China and India have moved on from producing over-examined students who lack creativity. Not so the UK, says Maria Misra.
While French students take once more to the barricades, the British reach for the writs. In retaliation for this summer's proposed strike action, which involves not marking finals scripts, our students plan to sue us for the right to be examined. When I was a student, exams were something to fear and, if possible, to avoid. Today's students, by contrast, are greedy for grading, never tire of testing and have an insatiable appetite for "feedback". While the Sixties generation clamoured for permanent revolution, the current cohort demands continuous assessment.
Indeed, some Oxford University students are campaigning for personalised postmortems on their first-year exams - which do not even count towards their degrees.
It has become a cliche of the modern pedagogical rant to bemoan this lamentable conformism and to attribute it to the constant school reforms of the past decade, with their emphasis on endless testing, grading and passing of Key Stages. Nevertheless, I was taken aback at our last open day when the main preoccupation of prospective students was not the nature of the course, the range of extracurricular activities or even the price of beer, but when, how, and how often they would be examined, graded and "fedback" to. The revelation that Oxford historians took no formal exams in the second year was greeted with incredulity and suspicion.

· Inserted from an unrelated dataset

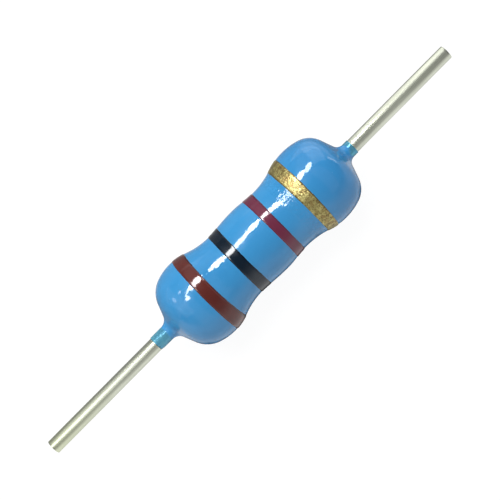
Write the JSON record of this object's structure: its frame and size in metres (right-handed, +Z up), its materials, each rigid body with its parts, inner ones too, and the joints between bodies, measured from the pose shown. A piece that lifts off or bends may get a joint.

The upside of all this Foucauldian self-policing is undoubtedly that students are much better at passing exams. At Oxford, the third is now almost unheard of and the 2:2 may be on its way out. I am pretty sure this is not because the papers are getting easier; the scripts are just better.
They are cogently structured, competently argued and full of relevant detail. Students are working harder and being effectively taught how to pass exams.
This looks like a "good thing": universities are successfully cultivating a highly educated workforce and putting Britain in pole position in the global knowledge economy. Only in this way, Chancellor Gordon Brown tells us, can we hope to compete with the rising Asian giants. Asia may have a monopoly on cheap manpower, but creativity, the true turbine of economic power, will preserve the West's comparative advantage.
But will the Government's approach really put us in the global first division? Ironically, its strategy looks remarkably like an attempt to imitate an old Asia, rather than compete with the new. We used to scoff at the Japanese for their test-obsessed, production-line education system, where cramming begins at 2 and finishes at 22, with perfectly assembled, but in essence Identikit, model graduates. But this educational model seems to have become our blueprint.
The new Asian tigers, meanwhile, are determined not to replicate Japanese mistakes. Both China and India are turning their attention to the quality of the graduates they turn out. While the Blair Government fetishises examining, quotas and such like, the Indian Government recently established a high-level commission to look into the state of higher education in the sub-continent. It concluded that India's future lay in fostering a genuinely creative graduate community. High on its list of recommendations is the abandonment of cramming, exam-obsession and testing - problems that have dogged India's universities since the days of the Raj. While India plans to turn its crammers into proper universities, in Britain proper universities are in danger of becoming crammers.
Maria Misra is a lecturer in modern history at Oxford University.